Para ese empeño Álvarez de Toledo era ya más un estorbo que una ayuda. Por un lado, sus formas parlamentarias colocaban a Casado en una diana en la que no quería estar, la de las televisiones, todas afines al Gobierno. En España el centro político se define en la televisión y nuestra televisión está muy escorada hacia la izquierda. Por otro lado, la propuesta que el mes pasado hizo en público la portavoz de ir hacia un Gobierno de concentración sentó en Génova como una patada en salva sea la parte. Casado quiere gobernar, claro está, pero presidiendo el Gobierno y decidiendo el Gabinete. Una expectativa que podría ver cumplida si la cosa se pone muy mala y el electorado socialista se desmoviliza como sucedió en 2011.

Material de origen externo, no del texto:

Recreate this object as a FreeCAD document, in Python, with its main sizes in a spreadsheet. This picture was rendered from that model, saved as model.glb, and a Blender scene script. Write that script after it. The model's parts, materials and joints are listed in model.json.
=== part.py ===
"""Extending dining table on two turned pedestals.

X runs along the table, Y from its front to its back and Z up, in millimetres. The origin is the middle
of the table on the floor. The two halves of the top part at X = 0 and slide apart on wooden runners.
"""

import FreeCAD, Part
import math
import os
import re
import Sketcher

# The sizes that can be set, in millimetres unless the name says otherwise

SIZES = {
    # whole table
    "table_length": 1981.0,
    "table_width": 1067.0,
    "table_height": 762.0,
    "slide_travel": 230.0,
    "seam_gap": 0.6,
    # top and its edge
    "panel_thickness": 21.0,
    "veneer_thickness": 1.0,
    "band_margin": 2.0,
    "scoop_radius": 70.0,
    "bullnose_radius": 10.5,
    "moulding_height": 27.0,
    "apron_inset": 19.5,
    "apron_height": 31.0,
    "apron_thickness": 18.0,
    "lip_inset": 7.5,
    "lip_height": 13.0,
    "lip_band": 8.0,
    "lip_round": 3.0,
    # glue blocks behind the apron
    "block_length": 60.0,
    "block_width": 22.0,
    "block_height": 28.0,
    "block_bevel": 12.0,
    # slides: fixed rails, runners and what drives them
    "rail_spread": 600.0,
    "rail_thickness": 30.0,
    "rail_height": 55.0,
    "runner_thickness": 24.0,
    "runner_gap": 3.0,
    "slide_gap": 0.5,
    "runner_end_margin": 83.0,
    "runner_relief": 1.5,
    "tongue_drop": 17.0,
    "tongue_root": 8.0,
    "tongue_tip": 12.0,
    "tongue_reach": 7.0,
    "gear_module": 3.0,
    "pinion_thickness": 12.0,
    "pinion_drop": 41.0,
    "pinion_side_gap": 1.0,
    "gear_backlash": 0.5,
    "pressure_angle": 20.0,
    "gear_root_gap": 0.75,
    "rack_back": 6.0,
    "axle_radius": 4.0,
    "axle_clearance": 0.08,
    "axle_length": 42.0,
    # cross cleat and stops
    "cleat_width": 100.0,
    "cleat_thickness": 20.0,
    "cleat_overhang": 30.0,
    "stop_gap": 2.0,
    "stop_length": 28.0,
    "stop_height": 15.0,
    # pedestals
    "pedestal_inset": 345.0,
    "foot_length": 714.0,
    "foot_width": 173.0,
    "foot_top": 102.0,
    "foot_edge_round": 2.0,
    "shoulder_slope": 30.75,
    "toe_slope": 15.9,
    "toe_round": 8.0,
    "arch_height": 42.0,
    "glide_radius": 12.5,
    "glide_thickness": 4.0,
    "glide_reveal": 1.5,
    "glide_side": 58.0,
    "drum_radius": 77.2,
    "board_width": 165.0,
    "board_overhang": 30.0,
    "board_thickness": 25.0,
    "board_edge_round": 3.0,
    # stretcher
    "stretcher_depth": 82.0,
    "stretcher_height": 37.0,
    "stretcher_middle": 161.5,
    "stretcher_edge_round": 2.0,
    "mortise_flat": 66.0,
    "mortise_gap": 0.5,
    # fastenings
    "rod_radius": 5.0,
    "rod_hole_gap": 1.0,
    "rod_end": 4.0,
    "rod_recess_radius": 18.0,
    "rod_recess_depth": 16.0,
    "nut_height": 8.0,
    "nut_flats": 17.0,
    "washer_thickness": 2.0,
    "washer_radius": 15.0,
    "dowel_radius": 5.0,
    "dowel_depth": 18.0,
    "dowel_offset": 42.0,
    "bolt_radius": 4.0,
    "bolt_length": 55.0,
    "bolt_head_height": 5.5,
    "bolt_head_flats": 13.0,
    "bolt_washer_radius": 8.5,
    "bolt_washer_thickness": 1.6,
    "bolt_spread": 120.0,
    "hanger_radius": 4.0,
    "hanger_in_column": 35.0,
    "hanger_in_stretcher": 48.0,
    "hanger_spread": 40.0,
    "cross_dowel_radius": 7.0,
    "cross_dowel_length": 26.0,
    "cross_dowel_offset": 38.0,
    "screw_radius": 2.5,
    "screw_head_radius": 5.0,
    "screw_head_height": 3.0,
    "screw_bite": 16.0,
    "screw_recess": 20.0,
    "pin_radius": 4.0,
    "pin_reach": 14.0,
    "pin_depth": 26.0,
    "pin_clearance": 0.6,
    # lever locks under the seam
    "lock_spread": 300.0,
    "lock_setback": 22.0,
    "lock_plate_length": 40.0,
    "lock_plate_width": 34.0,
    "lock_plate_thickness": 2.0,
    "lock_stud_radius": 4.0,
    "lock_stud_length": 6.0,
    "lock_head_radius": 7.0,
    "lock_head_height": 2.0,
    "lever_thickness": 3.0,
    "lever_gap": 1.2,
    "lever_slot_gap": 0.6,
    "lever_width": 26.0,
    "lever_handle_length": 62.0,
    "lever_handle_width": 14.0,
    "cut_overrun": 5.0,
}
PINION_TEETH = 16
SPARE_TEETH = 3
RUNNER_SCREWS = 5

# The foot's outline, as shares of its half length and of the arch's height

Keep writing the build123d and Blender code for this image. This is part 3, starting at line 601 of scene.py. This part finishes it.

Respecto a Vox, la esperanza del equipo de Casado es que la proverbial disciplina del votante de derechas le permita recuperar si no todo, si al menos parte del voto que se llevó Santiago Abascal el año pasado. Está por ver que ambas cosas (la desmovilización de la izquierda y el trasvase gratuito de voto desde Vox) se materialicen, pero hoy por hoy, con sólo 89 escaños y barones regionales como Feijóo presionando, es casi lo único que puede hacer. En el camino debe arrumbar los planes de renovación completa con los que ganó el XIX Congreso de hace un par de años. Un partido político es un artefacto cuya única función es conquistar, retener y administrar el poder, el resto son adornos que se ponen para engatusar a los incautos, dar trabajo a los activistas y llenar los mítines durante la campaña electoral. Casado ha tardado dos años en darse cuenta de una verdad tan elemental, seguramente por inexperiencia y algo de ingenuidad. Acaba de hacer su primera apuesta netamente política, lo que aún no sabe es si le saldrá bien.